• Given information:
::::

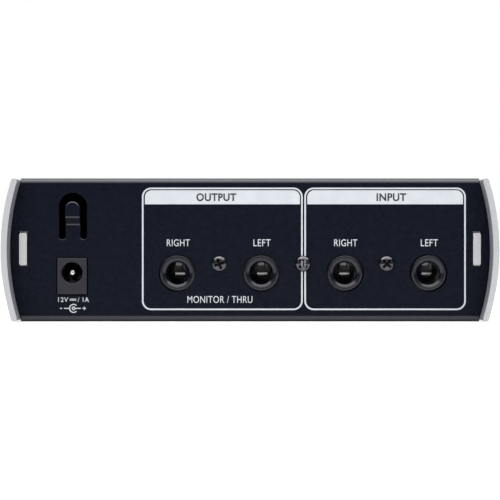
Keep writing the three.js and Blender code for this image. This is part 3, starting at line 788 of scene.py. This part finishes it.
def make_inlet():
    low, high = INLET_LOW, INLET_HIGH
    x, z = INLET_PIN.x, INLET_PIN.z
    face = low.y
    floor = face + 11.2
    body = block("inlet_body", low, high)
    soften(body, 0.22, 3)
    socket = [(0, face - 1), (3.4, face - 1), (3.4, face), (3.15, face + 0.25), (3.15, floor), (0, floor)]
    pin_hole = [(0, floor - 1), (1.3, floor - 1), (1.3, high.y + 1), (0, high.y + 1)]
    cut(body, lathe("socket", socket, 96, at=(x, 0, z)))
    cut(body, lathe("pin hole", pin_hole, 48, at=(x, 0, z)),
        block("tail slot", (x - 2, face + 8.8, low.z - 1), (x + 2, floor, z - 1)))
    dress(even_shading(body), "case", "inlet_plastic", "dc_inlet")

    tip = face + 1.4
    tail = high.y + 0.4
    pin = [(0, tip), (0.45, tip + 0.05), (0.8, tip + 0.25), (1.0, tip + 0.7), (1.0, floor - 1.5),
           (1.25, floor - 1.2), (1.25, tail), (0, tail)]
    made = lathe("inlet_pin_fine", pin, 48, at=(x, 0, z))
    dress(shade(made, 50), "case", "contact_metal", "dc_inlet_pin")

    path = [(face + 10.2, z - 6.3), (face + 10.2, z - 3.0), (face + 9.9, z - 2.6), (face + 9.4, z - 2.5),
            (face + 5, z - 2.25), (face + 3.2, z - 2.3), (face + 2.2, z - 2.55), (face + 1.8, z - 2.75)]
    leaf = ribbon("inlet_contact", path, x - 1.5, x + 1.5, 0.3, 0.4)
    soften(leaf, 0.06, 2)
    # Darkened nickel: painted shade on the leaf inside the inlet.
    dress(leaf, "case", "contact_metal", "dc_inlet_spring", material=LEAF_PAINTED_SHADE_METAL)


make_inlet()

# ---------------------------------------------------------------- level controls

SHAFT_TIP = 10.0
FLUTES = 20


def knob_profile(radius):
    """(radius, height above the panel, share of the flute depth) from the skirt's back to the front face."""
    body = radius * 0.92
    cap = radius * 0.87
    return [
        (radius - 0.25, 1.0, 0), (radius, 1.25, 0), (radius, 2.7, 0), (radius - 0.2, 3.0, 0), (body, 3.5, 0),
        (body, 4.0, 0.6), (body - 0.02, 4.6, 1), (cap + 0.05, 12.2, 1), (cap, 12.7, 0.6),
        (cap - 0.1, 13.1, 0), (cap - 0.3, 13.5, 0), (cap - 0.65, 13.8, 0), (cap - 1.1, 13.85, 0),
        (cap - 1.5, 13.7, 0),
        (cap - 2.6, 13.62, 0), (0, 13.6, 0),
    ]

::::

• What to work on:
Take the listing above and set it down exactly.

• Response to the exercise:
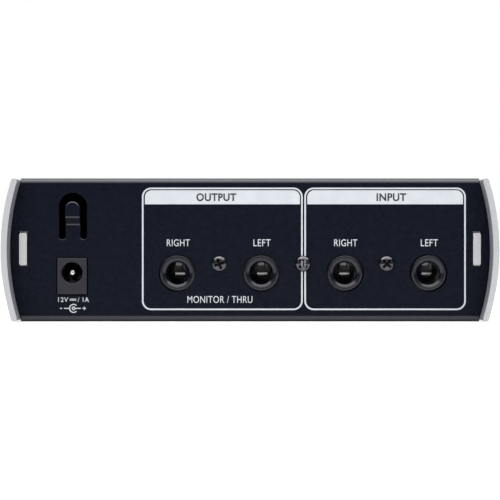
Keep writing the three.js and Blender code for this image. This is part 3, starting at line 788 of scene.py. This part finishes it.
def make_inlet():
    low, high = INLET_LOW, INLET_HIGH
    x, z = INLET_PIN.x, INLET_PIN.z
    face = low.y
    floor = face + 11.2
    body = block("inlet_body", low, high)
    soften(body, 0.22, 3)
    socket = [(0, face - 1), (3.4, face - 1), (3.4, face), (3.15, face + 0.25), (3.15, floor), (0, floor)]
    pin_hole = [(0, floor - 1), (1.3, floor - 1), (1.3, high.y + 1), (0, high.y + 1)]
    cut(body, lathe("socket", socket, 96, at=(x, 0, z)))
    cut(body, lathe("pin hole", pin_hole, 48, at=(x, 0, z)),
        block("tail slot", (x - 2, face + 8.8, low.z - 1), (x + 2, floor, z - 1)))
    dress(even_shading(body), "case", "inlet_plastic", "dc_inlet")

    tip = face + 1.4
    tail = high.y + 0.4
    pin = [(0, tip), (0.45, tip + 0.05), (0.8, tip + 0.25), (1.0, tip + 0.7), (1.0, floor - 1.5),
           (1.25, floor - 1.2), (1.25, tail), (0, tail)]
    made = lathe("inlet_pin_fine", pin, 48, at=(x, 0, z))
    dress(shade(made, 50), "case", "contact_metal", "dc_inlet_pin")

    path = [(face + 10.2, z - 6.3), (face + 10.2, z - 3.0), (face + 9.9, z - 2.6), (face + 9.4, z - 2.5),
            (face + 5, z - 2.25), (face + 3.2, z - 2.3), (face + 2.2, z - 2.55), (face + 1.8, z - 2.75)]
    leaf = ribbon("inlet_contact", path, x - 1.5, x + 1.5, 0.3, 0.4)
    soften(leaf, 0.06, 2)
    # Darkened nickel: painted shade on the leaf inside the inlet.
    dress(leaf, "case", "contact_metal", "dc_inlet_spring", material=LEAF_PAINTED_SHADE_METAL)


make_inlet()

# ---------------------------------------------------------------- level controls

SHAFT_TIP = 10.0
FLUTES = 20


def knob_profile(radius):
    """(radius, height above the panel, share of the flute depth) from the skirt's back to the front face."""
    body = radius * 0.92
    cap = radius * 0.87
    return [
        (radius - 0.25, 1.0, 0), (radius, 1.25, 0), (radius, 2.7, 0), (radius - 0.2, 3.0, 0), (body, 3.5, 0),
        (body, 4.0, 0.6), (body - 0.02, 4.6, 1), (cap + 0.05, 12.2, 1), (cap, 12.7, 0.6),
        (cap - 0.1, 13.1, 0), (cap - 0.3, 13.5, 0), (cap - 0.65, 13.8, 0), (cap - 1.1, 13.85, 0),
        (cap - 1.5, 13.7, 0),
        (cap - 2.6, 13.62, 0), (0, 13.6, 0),
    ]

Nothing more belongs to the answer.